The sextet said they reached out to seven of the largest cryptomining companies in the US to get information about their facilities, energy sources, consumption, and climate impact of their operations. The group contacted Riot, Bit Digital, Bit Deer, Stronghold, Marathon, Greenidge, and Bitfury.

"None of the companies provided full and complete information in response to our questions. But the information they did provide reveals that these companies' mining operations are significant and growing, have a major impact on climate change, and that federal intervention is necessary," the representatives said.

The most notably obfuscated reply came from Riot, and led the letter writers to question self-reported sustainability metrics. According to the letter to the EPA and DoE, Riot told the representatives that its Coinmint facility in Oklahoma ran almost entirely on hydroelectricity. 

"But its Whinstone facility, which is seven times larger, uses power from the Texas grid that relies on coal or natural gas for more than 63 percent of its generating capacity," the representatives wrote. The letter noted that the Crypto Climate Accord, cited by Bit Digital as proof it was taking steps toward decarbonization, is nonbinding. 

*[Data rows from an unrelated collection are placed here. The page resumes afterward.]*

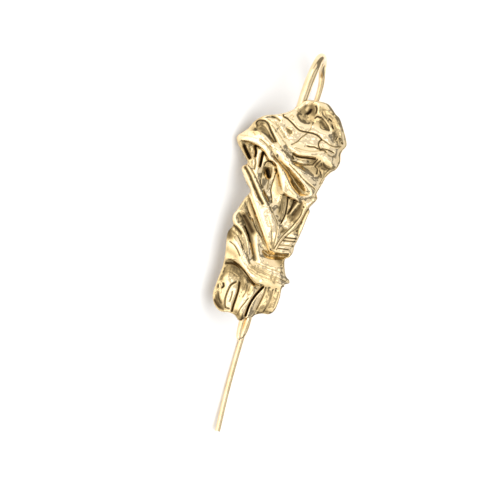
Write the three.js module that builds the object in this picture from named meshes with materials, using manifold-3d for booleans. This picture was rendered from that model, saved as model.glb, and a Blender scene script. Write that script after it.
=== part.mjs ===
// Ear cuff: a crumpled cast front soldered along a tapered ear wire.
// The wire starts as a round tip below the front, runs up behind it, hooks over the ear
// and comes straight down behind the ear, ending in a cut tail below the lobe.
//
// Worn frame, in millimetres: X to the right as one faces the front, Z up along the front,
// Y into the head. Heights are measured forwards, towards -Y. The last groups lay the cuff down
// on its side, on the plane z = 0, with the middle of its footprint at the origin.

import * as THREE from "three";
import { mergeVertices } from "three/addons/utils/BufferGeometryUtils.js";
import Module from "manifold-3d";

// ---- Driving dimensions ----

const WALL = 1.1; // thickness of the cast front
const RIM_HEIGHT = 1.5; // height of the sheet at its outline, before the edge rolls back
const RIM_ROLL = { depth: 0.6, reach: 0.8 }; // how far the edge rolls back, and over what width
const STEP_WIDTH = 0.7; // distance from a fold's edge to the foot of its drop
const CELL = 0.25; // cell of the sheet on which the folds are stretched
const RELAX = { rounds: 500, push: 1.8 }; // rounds of stretching, and how hard each one pulls
const SOFTEN = { front: 3, span: 4, back: 10 }; // rounds that round the folds, span and round the back
const GRID = { across: 26, along: 52 }; // facets of the front across and along it
const SOLDER_BED = { height: 0.3, narrow: 0.9, wide: 2.4 }; // level back under the wire, its edges

const WIRE = { front: 1.8, back: 1.05, sides: 12, steps: 100 }; // diameters and facets
const WIRE_DEPTH = 0.3; // depth of the wire's middle behind the back plane
const TIP = { x: -2.2, z: -23.9, round: 0.8 }; // round end below the front
const NECK = { x: -2.3, z: 24 }; // where the wire leaves the front
const HOOK = { x: -1.95, z: 28, radius: 4.8, lean: 2.4 }; // foot of the bend, size, sideways lean
const LEG = [ // the leg behind the ear, from the bend to the tail
  { x: -0.9, depth: 11.3, z: 8 },
  { x: -1.5, depth: 10.4, z: -14 },
  { x: -1.9, depth: 9.2, z: -33 },
  { x: -1.65, depth: 8.4, z: -42.7 },
];
const TAPER = { from: 0.36, to: 0.5 }; // share of the wire's length over which it thins

const LYING = { roll: -43.1, pitch: 1.25 }; // degrees, from standing on its top to lying on its edge

const GOLD = { color: 0xe2bd72, metalness: 1, roughness: 0.16 };

// ---- Outline of the front: [x, z], left to right or bottom to top ----

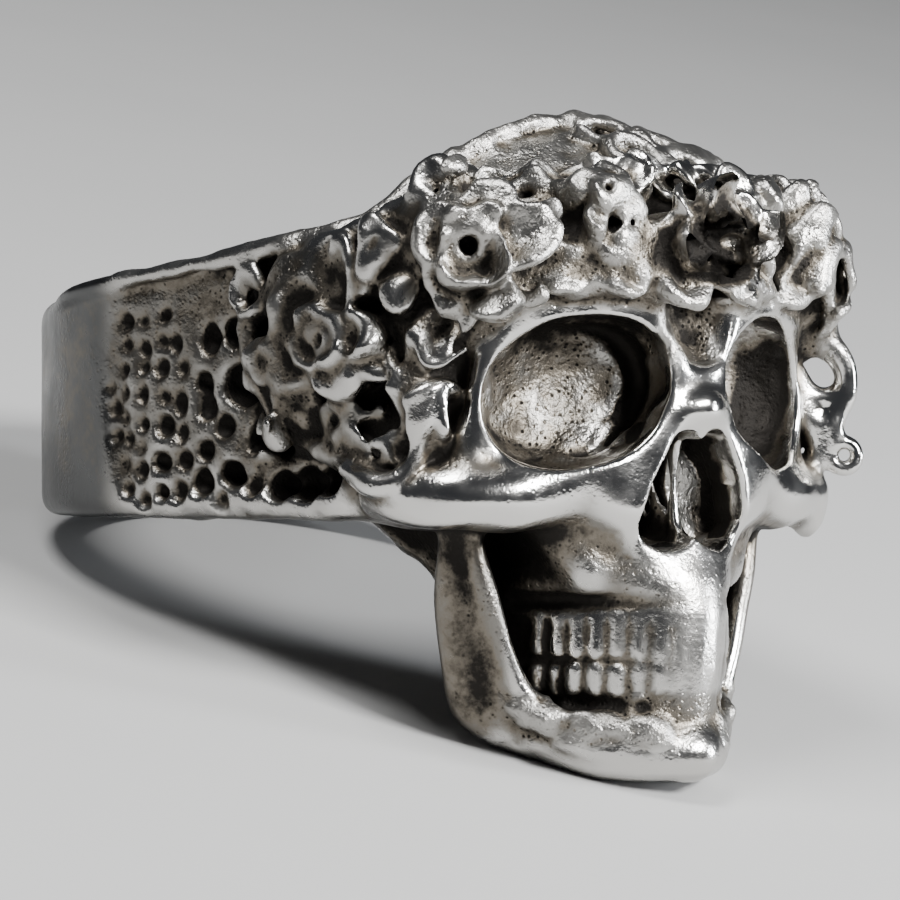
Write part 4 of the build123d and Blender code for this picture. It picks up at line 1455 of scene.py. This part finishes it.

Based on self-reported numbers, those seven cryptomining companies plan to scale up by 230 percent in the next few years, which would require enough energy to power more than 1.9 million homes. Los Angeles, the letter points out, has 1.4 million households.

Everything is bigger in Texas

Since 2019, when the US was only mining around 4 percent of the Bitcoin in the world, mining bans in China and elsewhere pushed the total US share to nearly 40 percent in May 2022. That makes the US the largest Bitcoin miner in the world.

This has driven up energy bills in some cities, like Plattsburgh, NY, where the letter said residential power bills were $300 higher than usual thanks to cryptomining. Plattsburgh became the first city in the US to issue a moratorium on new mining operations, which has since been lifted.

Cryptomining is also experiencing a surge in Texas, the letter notes, where the state electrical grid is already taxed and considered unstable due to its isolation from regional power grids. During a recent heatwave, cryptomining companies in Texas were urged to cut power to their facilities to ease electrical stress, which most reportedly did. While that helped, it wasn't a solution, University of Texas Austin and Webb Energy Group research associate Joshua D Rhodes told the Texas Tribune

"I don't think [miners shutting down] single-handedly saved [the grid]. It was part of a suite of actions across energy consumers that helped keep the grid stable," Rhodes said. 

Aren't crypto prices and energy use down?

Since cryptocurrencies crashed in June, there has been an unsurprising drop in energy used to mine digital currencies – as much as 50 percent in the case of Bitcoin.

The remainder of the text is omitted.